▶ _REQUEST_
Can you write out all of the material below, word for word?

___ INFORMATION SUPPLIED ___

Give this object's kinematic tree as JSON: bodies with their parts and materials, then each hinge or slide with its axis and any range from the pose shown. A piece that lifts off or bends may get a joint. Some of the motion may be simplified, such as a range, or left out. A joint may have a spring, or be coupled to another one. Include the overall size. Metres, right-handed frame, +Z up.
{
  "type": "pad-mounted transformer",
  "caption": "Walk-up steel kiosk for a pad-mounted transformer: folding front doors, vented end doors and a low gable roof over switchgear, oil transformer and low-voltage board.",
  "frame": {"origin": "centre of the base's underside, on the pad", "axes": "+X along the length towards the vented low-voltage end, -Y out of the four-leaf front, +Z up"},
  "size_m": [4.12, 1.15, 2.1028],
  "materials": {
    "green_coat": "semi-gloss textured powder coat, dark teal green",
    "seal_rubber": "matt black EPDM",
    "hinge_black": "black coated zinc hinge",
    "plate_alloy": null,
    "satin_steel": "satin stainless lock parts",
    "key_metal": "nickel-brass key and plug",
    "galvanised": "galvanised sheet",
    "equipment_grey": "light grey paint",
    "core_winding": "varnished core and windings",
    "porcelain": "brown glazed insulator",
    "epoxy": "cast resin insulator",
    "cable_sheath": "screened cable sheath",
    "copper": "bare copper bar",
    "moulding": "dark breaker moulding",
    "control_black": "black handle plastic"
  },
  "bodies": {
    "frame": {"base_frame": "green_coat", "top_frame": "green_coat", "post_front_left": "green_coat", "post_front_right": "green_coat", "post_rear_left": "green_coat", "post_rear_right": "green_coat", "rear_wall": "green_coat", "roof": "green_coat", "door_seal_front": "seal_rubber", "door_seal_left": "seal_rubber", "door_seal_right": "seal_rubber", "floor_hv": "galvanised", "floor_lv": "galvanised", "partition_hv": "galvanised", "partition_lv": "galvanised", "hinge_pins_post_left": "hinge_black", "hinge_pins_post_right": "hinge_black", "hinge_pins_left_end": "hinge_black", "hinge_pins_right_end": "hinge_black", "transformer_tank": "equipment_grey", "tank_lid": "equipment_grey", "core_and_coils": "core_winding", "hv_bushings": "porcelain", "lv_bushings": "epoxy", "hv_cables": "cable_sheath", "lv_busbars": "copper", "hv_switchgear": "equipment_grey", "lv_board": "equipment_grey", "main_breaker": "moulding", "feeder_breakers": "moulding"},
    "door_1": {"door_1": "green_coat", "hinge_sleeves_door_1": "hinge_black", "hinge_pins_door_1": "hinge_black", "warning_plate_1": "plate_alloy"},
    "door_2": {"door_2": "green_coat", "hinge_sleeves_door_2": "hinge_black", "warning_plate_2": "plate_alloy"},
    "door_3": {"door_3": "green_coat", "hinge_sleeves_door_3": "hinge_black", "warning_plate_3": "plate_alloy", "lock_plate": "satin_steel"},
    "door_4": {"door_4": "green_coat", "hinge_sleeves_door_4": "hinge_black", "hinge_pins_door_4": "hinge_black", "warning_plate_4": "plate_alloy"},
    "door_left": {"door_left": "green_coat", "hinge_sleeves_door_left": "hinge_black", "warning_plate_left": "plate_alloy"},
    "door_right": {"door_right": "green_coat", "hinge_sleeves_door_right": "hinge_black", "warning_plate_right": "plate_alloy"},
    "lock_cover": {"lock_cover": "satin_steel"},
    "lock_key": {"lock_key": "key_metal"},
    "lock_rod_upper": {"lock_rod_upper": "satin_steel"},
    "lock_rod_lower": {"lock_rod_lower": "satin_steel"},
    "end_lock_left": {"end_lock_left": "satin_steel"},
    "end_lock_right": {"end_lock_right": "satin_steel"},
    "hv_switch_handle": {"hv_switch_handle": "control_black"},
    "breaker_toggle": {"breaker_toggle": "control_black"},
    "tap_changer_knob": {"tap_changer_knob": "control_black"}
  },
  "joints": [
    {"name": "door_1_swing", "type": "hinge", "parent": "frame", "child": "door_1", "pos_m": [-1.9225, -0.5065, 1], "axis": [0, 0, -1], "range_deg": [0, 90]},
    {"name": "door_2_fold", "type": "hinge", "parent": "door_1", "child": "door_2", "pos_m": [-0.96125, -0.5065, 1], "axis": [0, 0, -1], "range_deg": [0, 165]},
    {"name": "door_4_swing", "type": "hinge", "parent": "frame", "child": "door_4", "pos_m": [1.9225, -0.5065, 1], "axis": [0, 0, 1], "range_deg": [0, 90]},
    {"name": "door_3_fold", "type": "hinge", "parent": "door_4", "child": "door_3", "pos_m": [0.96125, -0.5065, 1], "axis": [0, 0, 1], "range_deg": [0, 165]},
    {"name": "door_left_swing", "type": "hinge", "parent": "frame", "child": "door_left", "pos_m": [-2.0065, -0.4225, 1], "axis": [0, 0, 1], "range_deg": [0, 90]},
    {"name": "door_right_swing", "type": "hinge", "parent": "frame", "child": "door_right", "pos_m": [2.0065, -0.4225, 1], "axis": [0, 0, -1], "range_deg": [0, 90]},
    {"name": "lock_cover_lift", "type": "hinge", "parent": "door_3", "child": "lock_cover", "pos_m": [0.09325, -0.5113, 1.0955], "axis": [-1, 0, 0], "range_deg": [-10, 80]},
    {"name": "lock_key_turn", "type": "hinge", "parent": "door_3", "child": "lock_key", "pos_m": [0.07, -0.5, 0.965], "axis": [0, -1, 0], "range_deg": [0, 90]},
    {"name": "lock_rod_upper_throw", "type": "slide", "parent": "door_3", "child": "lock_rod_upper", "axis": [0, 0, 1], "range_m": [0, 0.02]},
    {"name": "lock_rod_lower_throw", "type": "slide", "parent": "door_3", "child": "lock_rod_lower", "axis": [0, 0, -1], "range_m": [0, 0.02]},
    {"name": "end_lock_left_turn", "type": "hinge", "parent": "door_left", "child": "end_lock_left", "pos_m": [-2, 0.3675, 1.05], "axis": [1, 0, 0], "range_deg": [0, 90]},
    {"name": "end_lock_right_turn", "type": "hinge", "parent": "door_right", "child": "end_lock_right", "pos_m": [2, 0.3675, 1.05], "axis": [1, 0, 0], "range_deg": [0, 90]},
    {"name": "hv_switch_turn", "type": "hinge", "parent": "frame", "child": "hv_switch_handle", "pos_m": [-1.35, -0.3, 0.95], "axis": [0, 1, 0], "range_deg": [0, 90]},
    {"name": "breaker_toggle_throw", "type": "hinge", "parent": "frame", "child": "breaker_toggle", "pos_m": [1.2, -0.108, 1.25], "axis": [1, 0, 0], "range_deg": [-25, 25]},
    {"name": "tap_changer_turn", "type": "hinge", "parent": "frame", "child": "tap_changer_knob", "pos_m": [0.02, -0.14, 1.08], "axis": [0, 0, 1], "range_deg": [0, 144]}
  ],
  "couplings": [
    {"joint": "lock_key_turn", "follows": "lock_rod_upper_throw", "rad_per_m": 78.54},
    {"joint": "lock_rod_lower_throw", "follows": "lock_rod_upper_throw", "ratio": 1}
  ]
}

___

▶ _TASK ANSWER_
Give this object's kinematic tree as JSON: bodies with their parts and materials, then each hinge or slide with its axis and any range from the pose shown. A piece that lifts off or bends may get a joint. Some of the motion may be simplified, such as a range, or left out. A joint may have a spring, or be coupled to another one. Include the overall size. Metres, right-handed frame, +Z up.
{
  "type": "pad-mounted transformer",
  "caption": "Walk-up steel kiosk for a pad-mounted transformer: folding front doors, vented end doors and a low gable roof over switchgear, oil transformer and low-voltage board.",
  "frame": {"origin": "centre of the base's underside, on the pad", "axes": "+X along the length towards the vented low-voltage end, -Y out of the four-leaf front, +Z up"},
  "size_m": [4.12, 1.15, 2.1028],
  "materials": {
    "green_coat": "semi-gloss textured powder coat, dark teal green",
    "seal_rubber": "matt black EPDM",
    "hinge_black": "black coated zinc hinge",
    "plate_alloy": null,
    "satin_steel": "satin stainless lock parts",
    "key_metal": "nickel-brass key and plug",
    "galvanised": "galvanised sheet",
    "equipment_grey": "light grey paint",
    "core_winding": "varnished core and windings",
    "porcelain": "brown glazed insulator",
    "epoxy": "cast resin insulator",
    "cable_sheath": "screened cable sheath",
    "copper": "bare copper bar",
    "moulding": "dark breaker moulding",
    "control_black": "black handle plastic"
  },
  "bodies": {
    "frame": {"base_frame": "green_coat", "top_frame": "green_coat", "post_front_left": "green_coat", "post_front_right": "green_coat", "post_rear_left": "green_coat", "post_rear_right": "green_coat", "rear_wall": "green_coat", "roof": "green_coat", "door_seal_front": "seal_rubber", "door_seal_left": "seal_rubber", "door_seal_right": "seal_rubber", "floor_hv": "galvanised", "floor_lv": "galvanised", "partition_hv": "galvanised", "partition_lv": "galvanised", "hinge_pins_post_left": "hinge_black", "hinge_pins_post_right": "hinge_black", "hinge_pins_left_end": "hinge_black", "hinge_pins_right_end": "hinge_black", "transformer_tank": "equipment_grey", "tank_lid": "equipment_grey", "core_and_coils": "core_winding", "hv_bushings": "porcelain", "lv_bushings": "epoxy", "hv_cables": "cable_sheath", "lv_busbars": "copper", "hv_switchgear": "equipment_grey", "lv_board": "equipment_grey", "main_breaker": "moulding", "feeder_breakers": "moulding"},
    "door_1": {"door_1": "green_coat", "hinge_sleeves_door_1": "hinge_black", "hinge_pins_door_1": "hinge_black", "warning_plate_1": "plate_alloy"},
    "door_2": {"door_2": "green_coat", "hinge_sleeves_door_2": "hinge_black", "warning_plate_2": "plate_alloy"},
    "door_3": {"door_3": "green_coat", "hinge_sleeves_door_3": "hinge_black", "warning_plate_3": "plate_alloy", "lock_plate": "satin_steel"},
    "door_4": {"door_4": "green_coat", "hinge_sleeves_door_4": "hinge_black", "hinge_pins_door_4": "hinge_black", "warning_plate_4": "plate_alloy"},
    "door_left": {"door_left": "green_coat", "hinge_sleeves_door_left": "hinge_black", "warning_plate_left": "plate_alloy"},
    "door_right": {"door_right": "green_coat", "hinge_sleeves_door_right": "hinge_black", "warning_plate_right": "plate_alloy"},
    "lock_cover": {"lock_cover": "satin_steel"},
    "lock_key": {"lock_key": "key_metal"},
    "lock_rod_upper": {"lock_rod_upper": "satin_steel"},
    "lock_rod_lower": {"lock_rod_lower": "satin_steel"},
    "end_lock_left": {"end_lock_left": "satin_steel"},
    "end_lock_right": {"end_lock_right": "satin_steel"},
    "hv_switch_handle": {"hv_switch_handle": "control_black"},
    "breaker_toggle": {"breaker_toggle": "control_black"},
    "tap_changer_knob": {"tap_changer_knob": "control_black"}
  },
  "joints": [
    {"name": "door_1_swing", "type": "hinge", "parent": "frame", "child": "door_1", "pos_m": [-1.9225, -0.5065, 1], "axis": [0, 0, -1], "range_deg": [0, 90]},
    {"name": "door_2_fold", "type": "hinge", "parent": "door_1", "child": "door_2", "pos_m": [-0.96125, -0.5065, 1], "axis": [0, 0, -1], "range_deg": [0, 165]},
    {"name": "door_4_swing", "type": "hinge", "parent": "frame", "child": "door_4", "pos_m": [1.9225, -0.5065, 1], "axis": [0, 0, 1], "range_deg": [0, 90]},
    {"name": "door_3_fold", "type": "hinge", "parent": "door_4", "child": "door_3", "pos_m": [0.96125, -0.5065, 1], "axis": [0, 0, 1], "range_deg": [0, 165]},
    {"name": "door_left_swing", "type": "hinge", "parent": "frame", "child": "door_left", "pos_m": [-2.0065, -0.4225, 1], "axis": [0, 0, 1], "range_deg": [0, 90]},
    {"name": "door_right_swing", "type": "hinge", "parent": "frame", "child": "door_right", "pos_m": [2.0065, -0.4225, 1], "axis": [0, 0, -1], "range_deg": [0, 90]},
    {"name": "lock_cover_lift", "type": "hinge", "parent": "door_3", "child": "lock_cover", "pos_m": [0.09325, -0.5113, 1.0955], "axis": [-1, 0, 0], "range_deg": [-10, 80]},
    {"name": "lock_key_turn", "type": "hinge", "parent": "door_3", "child": "lock_key", "pos_m": [0.07, -0.5, 0.965], "axis": [0, -1, 0], "range_deg": [0, 90]},
    {"name": "lock_rod_upper_throw", "type": "slide", "parent": "door_3", "child": "lock_rod_upper", "axis": [0, 0, 1], "range_m": [0, 0.02]},
    {"name": "lock_rod_lower_throw", "type": "slide", "parent": "door_3", "child": "lock_rod_lower", "axis": [0, 0, -1], "range_m": [0, 0.02]},
    {"name": "end_lock_left_turn", "type": "hinge", "parent": "door_left", "child": "end_lock_left", "pos_m": [-2, 0.3675, 1.05], "axis": [1, 0, 0], "range_deg": [0, 90]},
    {"name": "end_lock_right_turn", "type": "hinge", "parent": "door_right", "child": "end_lock_right", "pos_m": [2, 0.3675, 1.05], "axis": [1, 0, 0], "range_deg": [0, 90]},
    {"name": "hv_switch_turn", "type": "hinge", "parent": "frame", "child": "hv_switch_handle", "pos_m": [-1.35, -0.3, 0.95], "axis": [0, 1, 0], "range_deg": [0, 90]},
    {"name": "breaker_toggle_throw", "type": "hinge", "parent": "frame", "child": "breaker_toggle", "pos_m": [1.2, -0.108, 1.25], "axis": [1, 0, 0], "range_deg": [-25, 25]},
    {"name": "tap_changer_turn", "type": "hinge", "parent": "frame", "child": "tap_changer_knob", "pos_m": [0.02, -0.14, 1.08], "axis": [0, 0, 1], "range_deg": [0, 144]}
  ],
  "couplings": [
    {"joint": "lock_key_turn", "follows": "lock_rod_upper_throw", "rad_per_m": 78.54},
    {"joint": "lock_rod_lower_throw", "follows": "lock_rod_upper_throw", "ratio": 1}
  ]
}